According to SSI Securities Company, the risks with corporate bonds are increasing, especially in the real estate and energy sectors. Currently only a very small percentage of bonds are secured by real estate while the rest is secured by assets that are shares or no collateral.
The guarantee of payment of bond principal and interest by shares does not make much sense, because when there are risks, enterprises become insolvent and the value of shares used as security (usually of the issuer or related to the issuer) will drop significantly.
It is also because the level of risk to the corporate bond market is increasing, in an official dispatch to the State Securities Commission (SSC), the Finance and Banking Department and the Vietnam Stock Exchange, the Ministry of Finance has noted the risks when businesses promote capital mobilization through the issuance of bonds with high interest rates.
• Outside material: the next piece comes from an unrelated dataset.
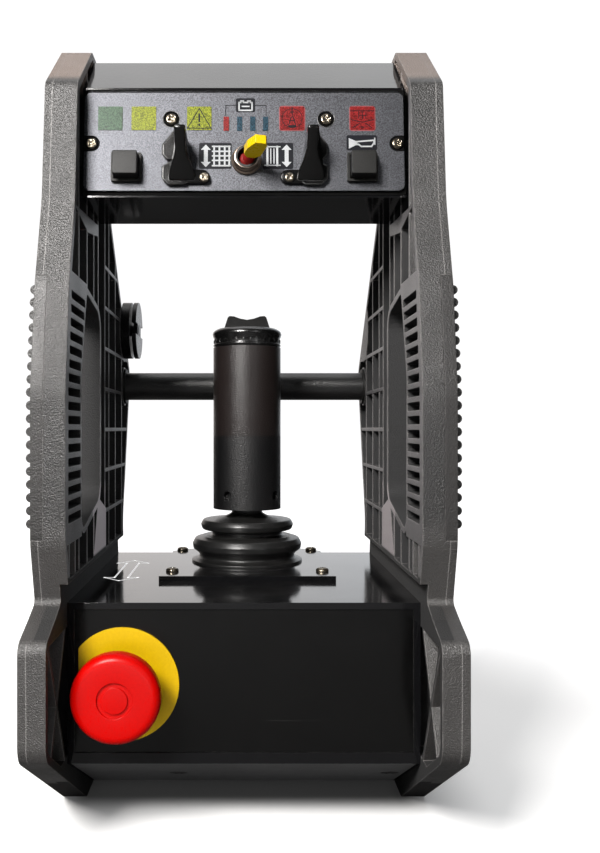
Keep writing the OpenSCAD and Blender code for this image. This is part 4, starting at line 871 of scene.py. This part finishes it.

On that basis, recently, the State Securities Commission has also issued Document 5225/UBCK-QLKD requiring securities companies to ensure compliance with Decree 153/2020/ND-CP dated December 31, 2020 of the Government on regulations on private bond offering and transaction in the domestic market and offering corporate bond to the international market in the provision of consulting services on bond offering documents; professional securities investor identification service; bidding services, guarantee, bond issuance agency; bond registration, custody and transfer services. The Commission said it will organize inspection of the service provision of securities companies related to corporate bonds and strictly handle violations in accordance with the law.